Williams v. City of Kansas City, 641 S.W.3d 302, 334 n.12 (Mo. App. W.D. 2021).
Section 375.420 provides:
In any action against any insurance company to recover the amount of any loss under a policy of automobile, fire, cyclone, lightning, life, health, accident, employers' liability, burglary, theft, embezzlement, fidelity, indemnity, marine or other insurance except automobile liability insurance, if it appears from the evidence that such company has refused to pay such loss without reasonable cause or excuse, the court or jury may, in addition to the amount thereof and interest, allow the plaintiff damages not to exceed twenty percent of the first fifteen hundred dollars of the loss, and ten percent of the amount of the loss in excess of fifteen hundred dollars and a reasonable attorney’s fee; and the court shall enter judgment for the aggregate sum found in the verdict.
Section 375.296 provides:
In any action, suit or other proceeding instituted against any insurance company, association or other insurer upon any contract of insurance issued or delivered in this state to a resident of this state, or to a corporation incorporated in or authorized to do business in this state, if the insurer has failed or refused for a period of thirty days after due demand therefor prior to the institution of the action, suit or proceeding, to make payment under and in accordance with the terms and provisions of the contract of insurance, and it shall appear from the evidence that the refusal was vexatious and without reasonable cause, the court or jury may, in addition to the amount due under the provisions of the contract of insurance and interest thereon, allow the plaintiff damages for vexatious refusal to pay and attorney’s fees as provided in section 375.420. Failure of an insurer to appear and defend any action, suit or other proceeding shall be deemed prima facie evidence that its failure to make payment was vexatious without reasonable cause.

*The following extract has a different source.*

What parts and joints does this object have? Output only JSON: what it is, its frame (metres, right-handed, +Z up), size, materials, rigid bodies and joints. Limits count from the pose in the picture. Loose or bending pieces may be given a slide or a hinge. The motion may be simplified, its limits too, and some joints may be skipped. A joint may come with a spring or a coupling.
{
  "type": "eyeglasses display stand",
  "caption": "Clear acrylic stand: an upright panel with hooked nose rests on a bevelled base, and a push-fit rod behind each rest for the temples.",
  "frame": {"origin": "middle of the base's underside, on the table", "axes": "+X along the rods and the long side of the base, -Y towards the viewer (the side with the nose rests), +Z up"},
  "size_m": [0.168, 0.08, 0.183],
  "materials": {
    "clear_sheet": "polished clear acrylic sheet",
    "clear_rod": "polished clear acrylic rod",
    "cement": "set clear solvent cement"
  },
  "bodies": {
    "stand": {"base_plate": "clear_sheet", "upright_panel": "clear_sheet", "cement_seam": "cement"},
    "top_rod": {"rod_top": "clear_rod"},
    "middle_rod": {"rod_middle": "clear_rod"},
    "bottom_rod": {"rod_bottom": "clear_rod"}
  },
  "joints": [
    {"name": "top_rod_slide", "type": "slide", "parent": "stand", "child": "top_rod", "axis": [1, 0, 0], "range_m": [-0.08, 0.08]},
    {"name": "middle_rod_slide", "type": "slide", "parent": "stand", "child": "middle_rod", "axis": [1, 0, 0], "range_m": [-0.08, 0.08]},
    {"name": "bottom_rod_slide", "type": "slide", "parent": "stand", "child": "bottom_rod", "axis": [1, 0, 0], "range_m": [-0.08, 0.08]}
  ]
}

15 Wetzel was awarded damages plus $20,000 in attorney’s fees in the default
judgment. The Rule 74.05(d) judgment did not award any attorney’s fees. Wetzel’s
motion for attorney’s fees on appeal states that Wetzel has incurred additional attorney’s
fees responding to Root’s appeal of the default judgment. Root, however, is not
appealing the circuit court’s default judgment but instead, the court’s denial of its motion
to set aside the default judgment, as it must.

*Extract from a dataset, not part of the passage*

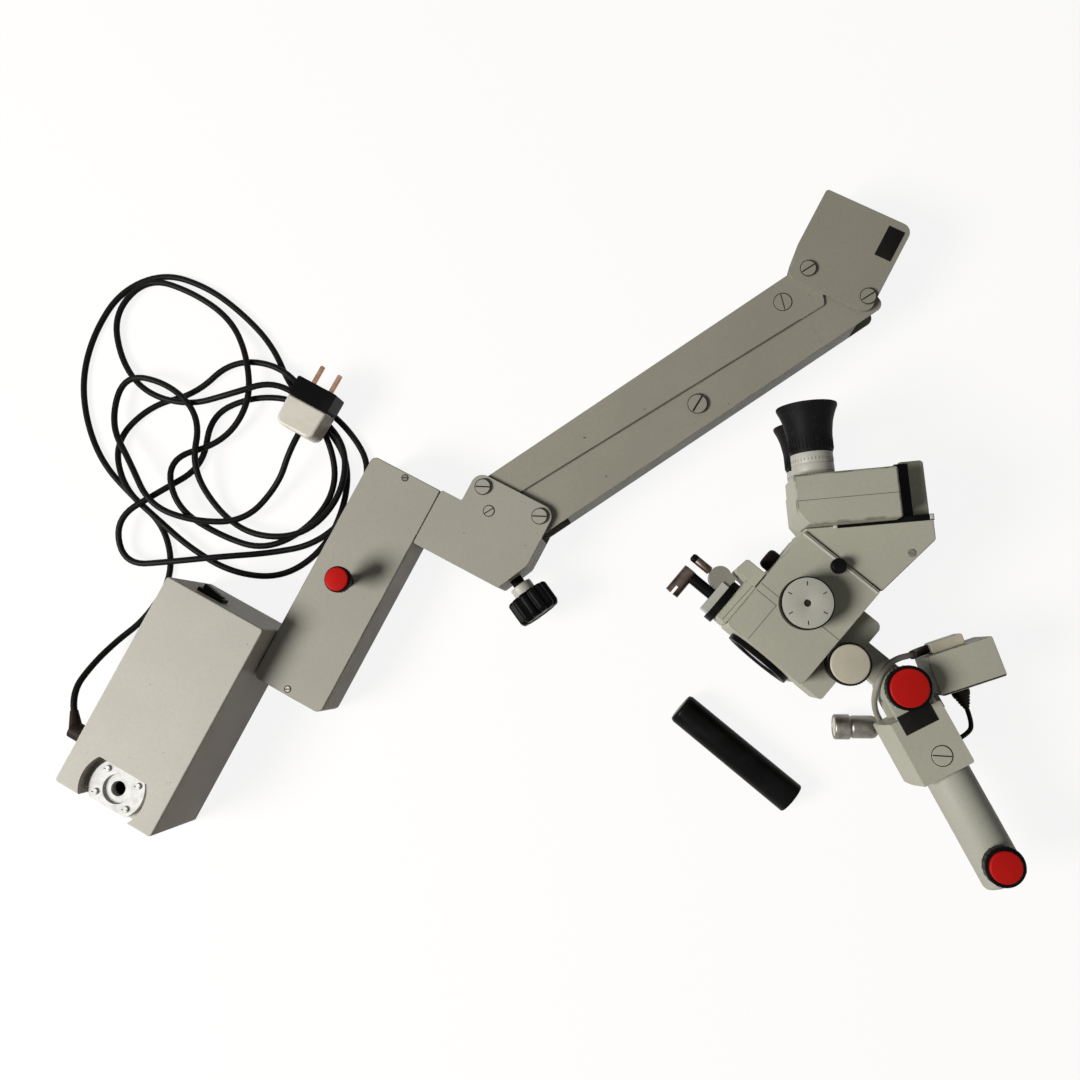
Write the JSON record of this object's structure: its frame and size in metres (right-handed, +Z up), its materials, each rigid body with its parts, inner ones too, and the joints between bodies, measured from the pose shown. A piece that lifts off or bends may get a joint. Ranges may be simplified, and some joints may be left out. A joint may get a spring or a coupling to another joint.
{
  "type": "surgical microscope",
  "caption": "Binocular surgical microscope head on a tilt arm, with its spring-balanced swivel arm, power box, mains lead and a loose tube, laid out flat.",
  "frame": {"origin": "on the surface, under the middle of the whole layout's box without its cords", "axes": "+X to the picture's right, along the longest extent; +Y to the picture's top; +Z up from the surface"},
  "size_m": [0.8582, 0.5998, 0.124],
  "materials": {
    "box_paint": "fine satin enamel, pale grey beige",
    "arm_paint": "satin enamel, grey beige",
    "head_paint": "satin enamel, grey beige",
    "bare_steel": "turned",
    "bright_zinc": "cast and machined",
    "black_plastic": "moulded",
    "red_plastic": "moulded",
    "cream_plastic": "moulded",
    "black_rubber": "soft",
    "cord_sheath": "smooth",
    "grey_sheath": "smooth",
    "copper_winding": "enamelled wire",
    "brass_pin": "plain",
    "coated_glass": "coated"
  },
  "bodies": {
    "power_box": {"power_case": "box_paint", "power_back_plate": "box_paint", "mounting_flange": "bright_zinc", "flange_screws": "bare_steel", "mains_transformer": "copper_winding", "switch_frame": "black_plastic", "lead_socket": "bare_steel", "lead_plug": "black_plastic", "box_swivel_shaft": "bare_steel", "mains_cord": "cord_sheath", "plug_cover": "cream_plastic", "plug_base": "black_plastic", "plug_pins": "brass_pin"},
    "power_switch": {"switch_rocker": "black_plastic"},
    "swivel_arm": {"swivel_arm": "arm_paint", "swivel_arm_cover": "arm_paint", "bracket_swivel_shaft": "bare_steel"},
    "arm_knob": {"arm_knob": "black_plastic", "arm_knob_cap": "red_plastic"},
    "joint_bracket": {"joint_bracket": "arm_paint", "bracket_pins": "bare_steel"},
    "tension_knob": {"tension_knob": "black_plastic"},
    "upper_link": {"upper_link": "arm_paint", "balance_spring": "bare_steel"},
    "lower_link": {"lower_link": "arm_paint"},
    "end_bracket": {"end_bracket": "arm_paint", "end_pins": "bare_steel"},
    "head_arm": {"arm_housing": "head_paint", "tilt_shaft": "bare_steel", "tube_arm": "head_paint", "lamp_housing": "head_paint", "lamp_socket": "cream_plastic", "lamp_boot": "black_rubber", "lamp_cable": "grey_sheath", "lamp_lead": "cord_sheath", "cable_connector": "bare_steel"},
    "end_knob": {"end_knob": "black_plastic", "end_knob_cap": "red_plastic"},
    "tilt_knob": {"tilt_knob": "black_plastic", "tilt_knob_cap": "red_plastic"},
    "focus_carrier": {"focus_carrier": "head_paint"},
    "focus_knob": {"focus_knob": "cream_plastic"},
    "optical_body": {"optical_housing": "head_paint", "objective_ring": "black_plastic", "objective_lens": "coated_glass", "illumination_block": "head_paint", "filter_knob": "black_plastic", "port_flange": "bare_steel"},
    "magnification_dials": {"magnification_dials": "head_paint"},
    "port_lever": {"port_lever": "brass_pin"},
    "coupling_screw": {"coupling_screw": "black_plastic"},
    "binocular": {"binocular_base": "head_paint", "binocular_hood": "head_paint"},
    "near_prism": {"prism_near": "head_paint"},
    "far_prism": {"prism_far": "head_paint"},
    "near_eyepiece": {"eyepiece_near": "cream_plastic", "eyecup_near": "black_rubber"},
    "far_eyepiece": {"eyepiece_far": "cream_plastic", "eyecup_far": "black_rubber"},
    "black_tube": {"black_tube": "black_plastic"}
  },
  "joints": [
    {"name": "switch_tip", "type": "hinge", "parent": "power_box", "child": "power_switch", "pos_m": [-0.27692, -0.05828, 0.07], "axis": [0, 0, 1], "range_deg": [0, 10]},
    {"name": "arm_swivel", "type": "hinge", "parent": "power_box", "child": "swivel_arm", "pos_m": [-0.23305, -0.10986, 0.0325], "axis": [0.8819, -0.4715, 0], "range_deg": [0, 90]},
    {"name": "arm_knob_turn", "type": "hinge", "parent": "swivel_arm", "child": "arm_knob", "pos_m": [-0.15746, -0.04482, 0.07], "axis": [0, 0, 1], "range_deg": [0, 180]},
    {"name": "bracket_swivel", "type": "hinge", "parent": "swivel_arm", "child": "joint_bracket", "pos_m": [-0.08699, 0.01276, 0.0325], "axis": [0.8819, -0.4715, 0], "range_deg": [0, 90]},
    {"name": "tension_turn", "type": "hinge", "parent": "joint_bracket", "child": "tension_knob", "pos_m": [-0.00973, -0.04147, 0.0325], "axis": [0.5859, -0.8103, 0], "continuous": true},
    {"name": "upper_link_turn", "type": "hinge", "parent": "joint_bracket", "child": "upper_link", "pos_m": [-0.03591, 0.03852, 0.0325], "axis": [0, 0, 1], "range_deg": [-4, 55]},
    {"name": "lower_link_turn", "type": "hinge", "parent": "joint_bracket", "child": "lower_link", "pos_m": [0.01462, 0.01151, 0.0325], "axis": [0, 0, 1], "range_deg": [-4, 55]},
    {"name": "end_bracket_turn", "type": "hinge", "parent": "upper_link", "child": "end_bracket", "pos_m": [0.25205, 0.22854, 0.0325], "axis": [0, 0, 1], "range_deg": [-55, 4]},
    {"name": "head_lift", "type": "slide", "parent": "power_box", "child": "head_arm", "axis": [0, 0, 1], "range_m": [0, 0.2]},
    {"name": "end_knob_turn", "type": "hinge", "parent": "head_arm", "child": "end_knob", "pos_m": [0.38423, -0.27479, 0.087], "axis": [0, 0, 1], "range_deg": [0, 180]},
    {"name": "tilt_knob_turn", "type": "hinge", "parent": "head_arm", "child": "tilt_knob", "pos_m": [0.3154, -0.1359, 0.092], "axis": [0, 0, 1], "range_deg": [0, 180]},
    {"name": "head_tilt", "type": "hinge", "parent": "head_arm", "child": "focus_carrier", "pos_m": [0.3154, -0.1359, 0.062], "axis": [0, 0, 1], "range_deg": [-40, 5]},
    {"name": "focus_slide", "type": "slide", "parent": "focus_carrier", "child": "optical_body", "axis": [0.6494, 0.7604, 0], "range_m": [-0.015, 0.015]},
    {"name": "focus_turn", "type": "hinge", "parent": "focus_carrier", "child": "focus_knob", "pos_m": [0.26672, -0.11674, 0.092], "axis": [0, 0, 1], "range_deg": [-110, 110]},
    {"name": "dial_turn", "type": "hinge", "parent": "optical_body", "child": "magnification_dials", "pos_m": [0.23351, -0.06878, 0.062], "axis": [0, 0, 1], "continuous": true},
    {"name": "port_lever_turn", "type": "hinge", "parent": "optical_body", "child": "port_lever", "pos_m": [0.16032, -0.03638, 0.058], "axis": [-0.7604, 0.6494, 0], "range_deg": [-30, 30]},
    {"name": "coupling_screw_turn", "type": "hinge", "parent": "optical_body", "child": "coupling_screw", "pos_m": [0.26112, -0.03831, 0.106], "axis": [0, 0, 1], "range_deg": [0, 180]},
    {"name": "binocular_turn", "type": "hinge", "parent": "optical_body", "child": "binocular", "pos_m": [0.26658, -0.03469, 0.062], "axis": [0.6494, 0.7604, 0], "range_deg": [0, 40]},
    {"name": "near_eye_swing", "type": "hinge", "parent": "binocular", "child": "near_prism", "pos_m": [0.28082, 0.01202, 0.0975], "axis": [-0.0785, 0.9969, 0], "range_deg": [-10, 0]},
    {"name": "far_eye_swing", "type": "hinge", "parent": "binocular", "child": "far_prism", "pos_m": [0.28082, 0.01202, 0.0265], "axis": [-0.0785, 0.9969, 0], "range_deg": [0, 10]},
    {"name": "near_focus_ring", "type": "hinge", "parent": "near_prism", "child": "near_eyepiece", "pos_m": [0.24557, 0.03934, 0.095], "axis": [-0.0785, 0.9969, 0], "range_deg": [-120, 120]},
    {"name": "far_focus_ring", "type": "hinge", "parent": "far_prism", "child": "far_eyepiece", "pos_m": [0.25175, 0.03732, 0.029], "axis": [-0.0785, 0.9969, 0], "range_deg": [-120, 120]},
    {"name": "tube_lift", "type": "slide", "parent": "power_box", "child": "black_tube", "axis": [0, 0, 1], "range_m": [0, 0.2]}
  ],
  "couplings": [
    {"joint": "lower_link_turn", "follows": "upper_link_turn", "ratio": 1},
    {"joint": "end_bracket_turn", "follows": "upper_link_turn", "ratio": -1},
    {"joint": "focus_turn", "follows": "focus_slide", "rad_per_m": 125},
    {"joint": "far_eye_swing", "follows": "near_eye_swing", "ratio": -1}
  ]
}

“In awarding attorney’s fees, we follow the ‘American Rule,’ which provides that
‘orders requiring one party to pay another party’s attorney’s fees or other expenses
ordinarily are not permitted unless the parties’ contract or a statute authorizes the court to
make such an award.’” Vogel, 620 S.W.3d at 116 (quoting Darks v. Jackson Cnty., 601
S.W.3d 247, 261 (Mo. App. W.D. 2020)). “Rule 74.05(d) is clear that a motion to set
aside a default judgment ‘is an independent action and not an authorized after-trial
motion.’” Id. Here, the Rule 74.05(d) judgment “is separate from the [j]udgment which
included the default judgment entered against” Root. Id. Thus, attorney’s fees on the
appeal of motion to set aside a default judgment are not available under section 375.420
or 375.296 as both sections apply to actions against insurance companies and not
independent actions to set aside default judgments under Rule 74.05. For this Court to
award Wetzel attorney’s fees incurred in connection with responding to Root’s appeal
from the Rule 74.05(d) judgment, there must be an exception to the American Rule that
would authorize this award. Id. “Absent statutory authorization or a contractual
agreement providing for attorney’s fees, we must conclude that the American Rule
applies so that [Wetzel] bears the expense of the attorney’s fees he incurred in connection
16 with responding” to Root’s appeal from the Rule 74.05(d) judgment. Id. at 116-17.
Wetzel’s motion for attorney’s fees on appeal is denied.
Conclusion
The circuit court’s Rule 74.05(d) judgment is affirmed.
_____________________________ Janet Sutton, Judge
Lisa White Hardwick, P.J., and Cynthia L. Martin, J. concur.